This specialist skill performs comprehensive cryptographic analysis including JWT security, hashing, encryption, and key management across all major languages.

When to Use: After /scan identifies JWT usage, password hashing, encryption, or secrets handling.

Goal: Ensure cryptographic implementations follow security best practices.
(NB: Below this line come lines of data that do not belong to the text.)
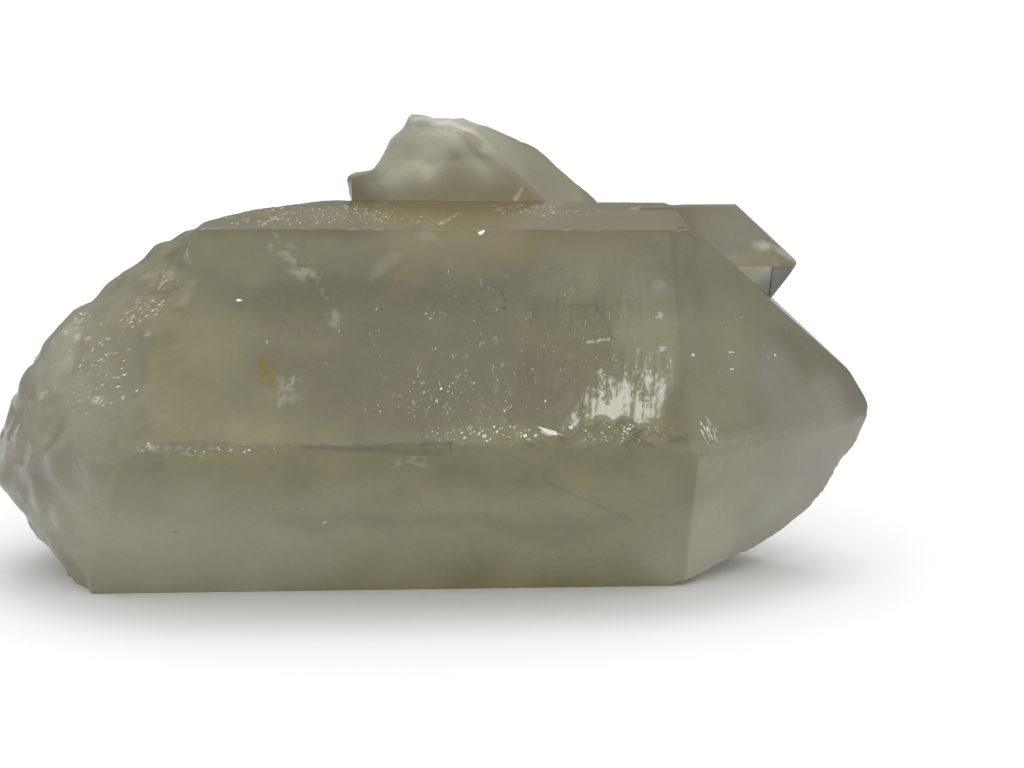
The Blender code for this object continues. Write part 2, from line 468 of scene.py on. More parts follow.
BROAD_TINTS: tuple[Tint, ...] = (
    # Painted light: the broken left end, the lower front faces and the lower right tip are made paler, for
    # light that comes through the thin ends and up from the floor.
    tinted(LILAC, 0.6, Spot((-80, -12, 36), (34, 60, 60), fade=0.8)),
    tinted(MILK, 0.52, Spot((-56, -30, 8), (60, 44, 26), fade=0.9)),
    tinted(MILK, 0.3, Spot((0, -30, 13), (95, 17, 20), fade=0.7)),
    tinted(LILAC, 0.5, Spot((82, -8, 22), (34, 40, 24), fade=0.8)),
    tinted(MILK, 0.85, Spot((60, -22, 4), (26, 34, 24), fade=0.8)),
    tinted(SMOKE, 0.25, Spot((-63, -24, 50), (13, 14, 15))),
    tinted(FROST, 0.3, Spot((-77, -9, 47), (9, 10, 9))),
    tinted(PALE_GREEN, 0.8, Spot((0, 26, 86), (26, 22, 16), fade=0.4)),
    # Painted light on the third crystal's top.
    tinted(FROST, 0.35, Spot((0, 30, 90), (22, 12, 9), fade=0.5)),
    tinted(PALE_GREEN, 0.6, Spot((-10, 22, 78), (8, 8, 6), fade=0.6), outline=Outline.EVEN),
    # Painted light over the dark bands that refraction makes on the third crystal's front face.
    tinted(MILK, 0.25, Spot((5, 19.4, 79), (17, 4, 6))),
    tinted(PEARL, 0.75, Spot((2, 20, 84), (18, 6, 8), fade=0.7)),
    tinted(MILK, 0.4, Spot((-9, 19, 77), (8, 4, 5), fade=0.8)),
    # Painted shade on the third crystal's right side.
    tinted(SMOKE, 0.3, Spot((24, 26, 82), (13, 20, 16), fade=0.5)),
    tinted(LILAC, 0.5, Spot((62, 12, 66), (16, 14, 14), fade=0.6)),
    tinted(PALE_GREEN, 0.3, Spot((40, -28, 54), (10, 12, 16), fade=0.6)),
    tinted(SMOKE, 0.55, Spot((-6, -28, 54), (42, 16, 21), fade=0.4)),
    tinted(SMOKE, 0.72, Spot((-4, -34, 46), (54, 14, 14), fade=0.5)),
    tinted(SMOKE, 0.2, Spot((-84, -16, 24), (14, 16, 16), fade=0.8)),
    # Painted shade: the top face is made darker than the light from above leaves it.
    tinted(SMOKE, 0.5, Spot((0, 0, 74), (80, 32, 8), fade=0.5)),
    tinted(SMOKE, 0.5, Spot((34, 2, 74), (28, 20, 5), fade=0.7),
           Spot((-36, -1, 74), (18, 22, 6), fade=0.7)),
    tinted(SMOKE, 0.3, Spot((11, -31, 51), (15, 7, 9), fade=0.9)),
    tinted(HONEY, 0.6, Spot((10, 0, 74), (84, 30, 8), fade=0.6)),
    tinted(HONEY, 0.6, Spot((-2, -6, 74), (26, 14, 6), fade=0.7)),
    tinted(HONEY, 0.6, Spot((-8, -22, 63), (5, 8, 12), fade=0.8), Spot((14, -19, 70), (8, 8, 8), fade=0.8)),
    tinted(SMOKE, 0.26, Line((-30, -31, 17.2), (34, -30, 16.4), 4.0)),
    # Painted shade on the tip face along the front face's right edge.
    tinted(SMOKE, 0.35, Line((51, -16, 69), (50.5, -22, 58), 3.5)),
    tinted(AMBER, 0.15, Spot((-59.5, -19.5, 59), (9, 9, 6)), Spot((-73, -6, 52.5), (7, 9, 6))),
)

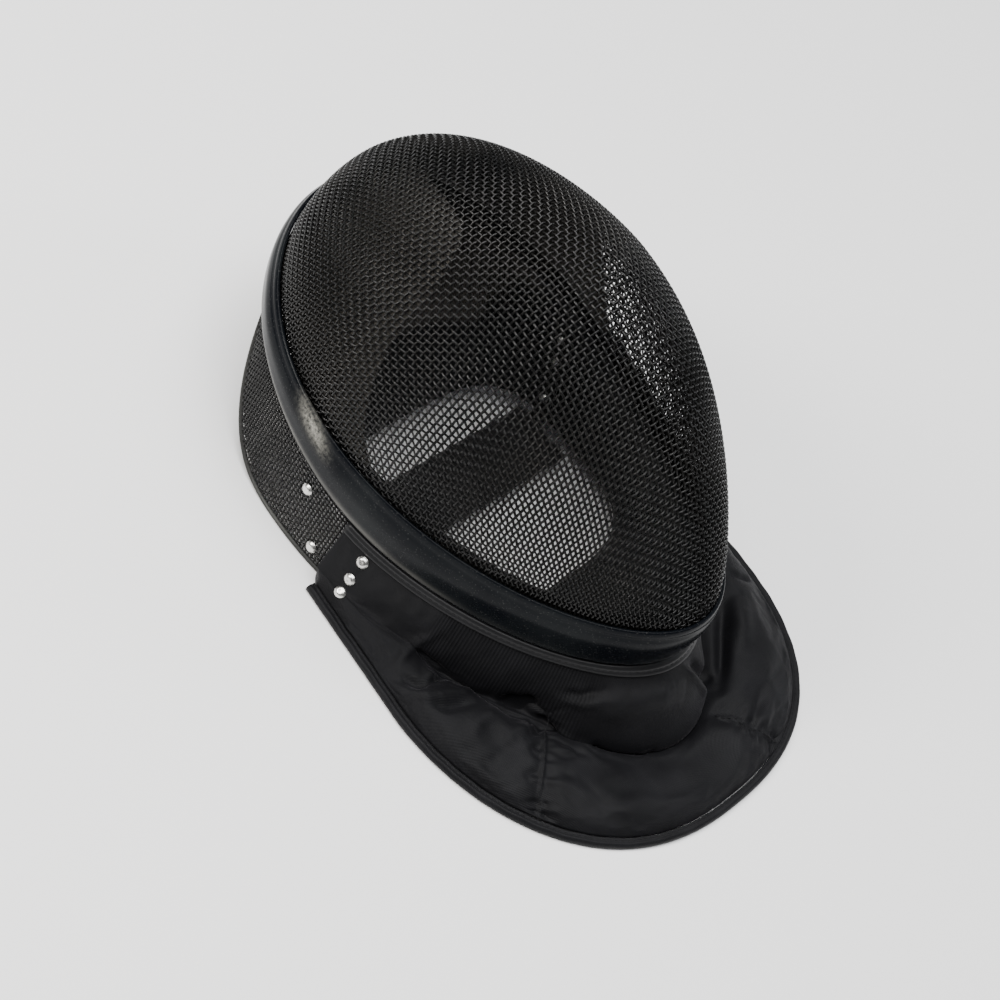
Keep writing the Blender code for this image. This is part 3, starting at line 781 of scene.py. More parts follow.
def side_weave():
    places = np.linspace(SIDE_FIRST, SIDE_LAST, 181)
    knee = np.array([side_knee(place) for place in places])
    rim = np.array([side_rim(place) for place in places])
    outward = np.array([side_outward(place) for place in places])
    run = running_length(knee)
    reach = np.linalg.norm(rim - knee, axis=1)

    def spot(along, down):
        """The point that far along the trim and down the panel, and its outward way."""
        parts = [np.stack([np.interp(along, run, row[:, axis]) for axis in range(3)], axis=-1)
                 for row in (knee, rim, outward)]
        way = (parts[1] - parts[0]) / np.linalg.norm(parts[1] - parts[0], axis=-1,
                                                     keepdims=True)
        lower = parts[0] + way * np.maximum(down, 0)[..., None]
        lower[..., 2] -= np.minimum(down, 0)
        return lower - parts[2] * SIDE_DEPTH, parts[2]

    bend = SIDE_PITCH * WIRE_SHOULDER
    columns = np.arange(1, int(run[-1] / SIDE_PITCH))
    rows = np.arange(-int(SIDE_TUCK / SIDE_PITCH), int(reach.max() / SIDE_PITCH) + 1)
    upright, level = [], []
    for column in columns:
        along = column * SIDE_PITCH
        seen = rows[rows * SIDE_PITCH < np.interp(along, run, reach) - 2 * bend]
        down = (seen[:, None] * SIDE_PITCH + np.array([-bend, bend])).ravel()
        down = np.append(down, np.interp(along, run, reach) + SIDE_BOUND)
        lifts = np.append(np.repeat(1.0 - 2.0 * ((seen + column) % 2), 2), 0.0)
        points, out = spot(np.full(len(down), along), down)
        if len(points) > 3:
            upright.append((points, out, lifts))
    for row in rows:
        seen = columns[np.interp(columns * SIDE_PITCH, run, reach) > row * SIDE_PITCH + bend]
        along = (seen[:, None] * SIDE_PITCH + np.array([-bend, bend])).ravel()
        lifts = np.repeat(-1.0 + 2.0 * ((seen + row) % 2), 2)
        points, out = spot(along, np.full(len(along), row * SIDE_PITCH))
        if len(points) > 3:
            level.append((points, out, lifts))
    return upright + level


def mirrored(points, hand):
    return np.asarray(points) * np.array([hand, 1, 1])


side_chains = side_weave()
hands = (("right", 1.0), ("left", -1.0))
for word, hand in hands:
    chains = [(mirrored(points, hand), mirrored(out, hand), lifts)
              for points, out, lifts in side_chains]
    panel = run_maker("side_weave_" + word, thread_object("side_" + word, chains), tube_maker,
                      {"Wire radius": SIDE_RADIUS, "Crimp": SIDE_CRIMP,
                       "Sides": WIRE_SIDES, "Finish": enamel})
    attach(panel, "root")
    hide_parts("side_mesh_" + word)


# Rim edging. A round rubber piping is bound over the cut wires along each side mesh's rear
# rim, and stands on the table at the ear.
RIM_RADIUS = RIM_WIRE / 2 - GAP / 2


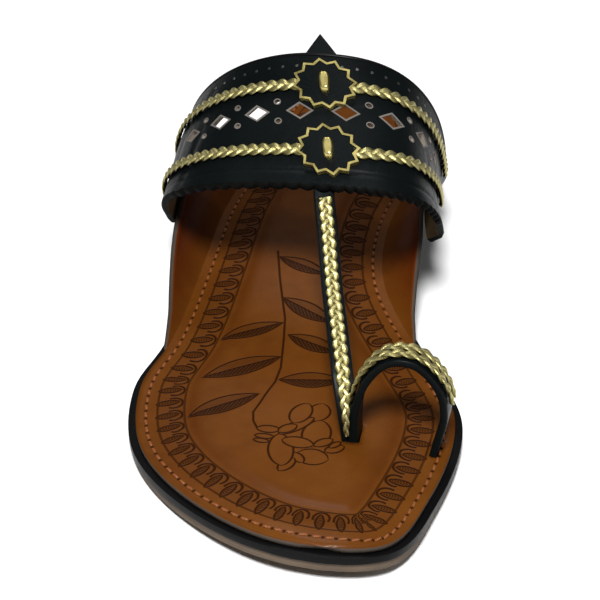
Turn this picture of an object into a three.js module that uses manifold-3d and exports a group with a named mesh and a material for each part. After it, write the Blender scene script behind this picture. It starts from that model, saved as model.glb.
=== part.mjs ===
// A right-foot leather toe-loop sandal: sole, rim, winged insole, arched band, toe strap and toe loop.
// Millimetres. The toe points along -Y, the big-toe side is +X, and the sandal stands on Z = 0.
import * as THREE from 'three';
import Module from 'manifold-3d';
import { mergeVertices } from 'three/addons/utils/BufferGeometryUtils.js';

const wasm = await Module();
wasm.setup();

// Overall sizes of the leather insole
const INSOLE_LENGTH = 250;
const BALL_WIDTH = 92;
const HEEL_WIDTH = 58;

// Sole stack, from the ground up
const OUTSOLE_HEEL = 6.6;
const OUTSOLE_FOREFOOT = 2.6;
const RIM_THICKNESS = 2.2;
const INSOLE_EDGE = 1.3;
const INSOLE_CROWN = 2.0;
const TOE_SPRING = 4.6;
const ARCH_LIFT = 1.5;
const RIM_PROUD = 2.2;
const OUTSOLE_PROUD = 1.6;
const SEAT_GAP = 0.3;

// Wings, the ears of the insole that the band is fastened to
const WING_WALL = 1.8;
const WING_RISE = 18.5;
const WING_BEND_RISE = 14;
const WING_FLARE_MEDIAL = 11;
const WING_FLARE_LATERAL = 8;
const WING_ROOT = 3;

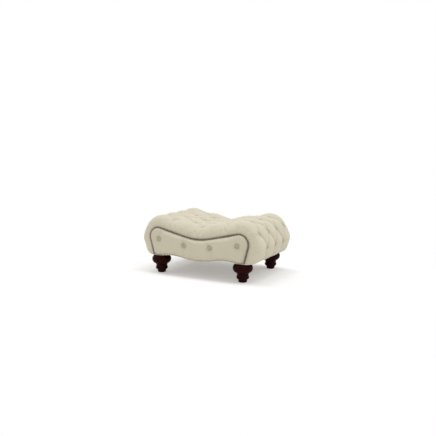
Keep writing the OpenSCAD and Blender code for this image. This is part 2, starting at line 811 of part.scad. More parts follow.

Engagement Mode Compatibility

Mode	Specialist Behavior
PRODUCTION_SAFE	Configuration and implementation analysis, minimal runtime checks
STAGING_ACTIVE	Controlled token/crypto validation with throttling
LAB_FULL	Extensive verification of crypto edge cases in lab
LAB_RED_TEAM	Adversarial misuse simulation on test identities and synthetic keys

Safety Gates (Required)

1. Read deliverables/engagement_profile.md before any runtime validation.
2. Default to PRODUCTION_SAFE if mode is unspecified.
3. Enforce kill-switch thresholds from engagement profile.
4. Never expose real secrets, keys, or live credentials in outputs.

Cryptographic Issues Covered

Category	Issues	Impact
JWT	Algorithm confusion, weak secrets, missing validation	Auth bypass
Hashing	MD5/SHA1 for passwords, missing salt, weak iterations	Credential theft
Encryption	Weak ciphers, ECB mode, hardcoded keys	Data exposure
Random	Predictable RNG, weak seeds	Token prediction
Key Management	Hardcoded keys, insecure storage	Full compromise

Execution Instructions

Step 0: Mode & Scope Alignment

• Load mode/scope/limits from deliverables/engagement_profile.md.
• Respect deliverables/verification_scope.md when present.
• Keep production checks passive-first and evidence-based.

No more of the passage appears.